The Gross Lindow church is their youngest, only 150 years old, a brick neo-Gothic building they've made airy and bright where once it was dark and damp. They've preserved everything that was not too seriously damaged to save: the oak pulpit and altar, the floor of hexagonal brick plaquettes, the galleries and choir loft of pine.

The walls have been painted white and illuminated with discreet modern wall fixtures. The half-dome over the altar will be painted a heavenly blue with gold stars as it once was. The woodwork was left natural or grained or painted in warm earth tones of beige, brown and terra cotta. This was farm and mining country when the church was built in the last century.

Original building respected

"We respect the original building," Mr. Holzmann says. "We want to keep the churches as they used to be and eliminate foreign elements. We try to rebuild them the way they were and use the same materials."

The renovation of the Gross Lindow church will cost 500,000 marks, more than $300,000.

The church will seat about 250 when all the work is done. But the regular congregation now is only about 20 souls. It's full at Easter and Christmas and for confirmations, Mr. Holzmann says.

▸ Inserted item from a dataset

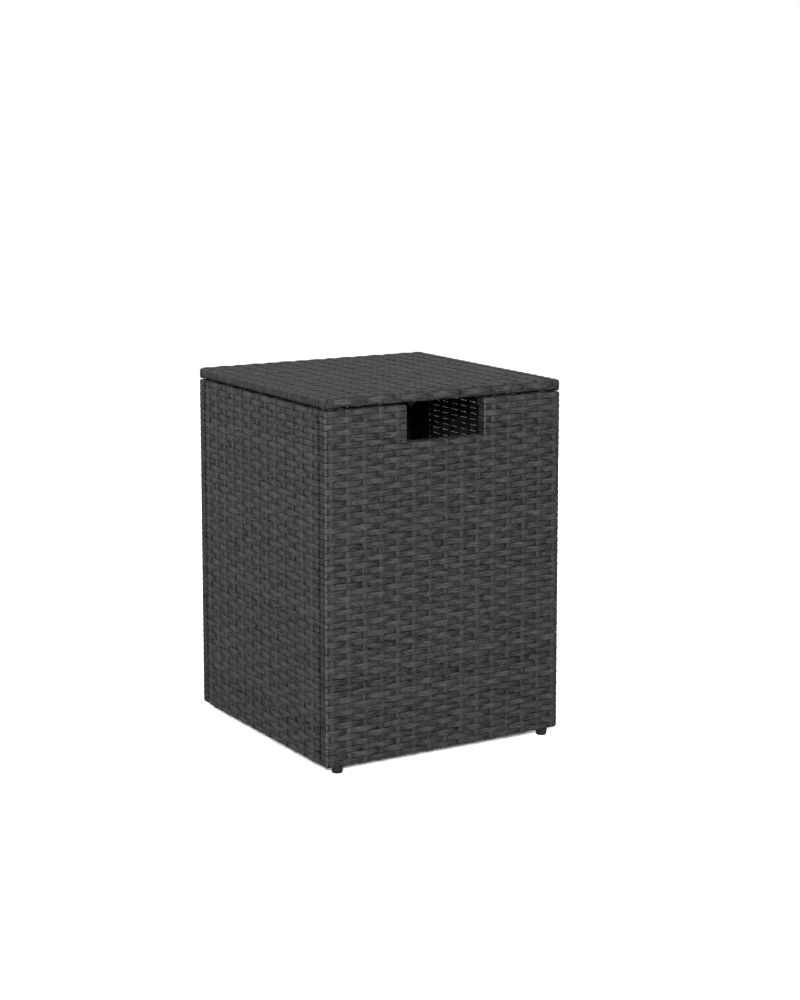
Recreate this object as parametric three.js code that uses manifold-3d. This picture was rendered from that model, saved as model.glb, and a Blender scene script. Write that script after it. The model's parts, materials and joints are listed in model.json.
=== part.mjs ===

"The churches were very broken down; you couldn't really use them," he says. "When you can use them, then people will come."

He may be right. Gross Lindow will certainly be bright and attractive when it's finished.

The average church restoration costs a million marks ($630,000). Their most expensive job is a 14th-century church that still bears damage inflicted by shelling at the end of World War II. It will cost 6 million marks ($3.77 million) to restore.

The money comes from historic preservation funds, which are relatively generous in Germany; Kirchensteuer, the church tax which in Germany is taken out of members' paychecks like income tax; and donations, which generally make up only a small amount of the cost.

As architects, the Holzmanns get 10 percent of the restoration contract, which makes them among the few people in the east who get paid at parity with western salaries.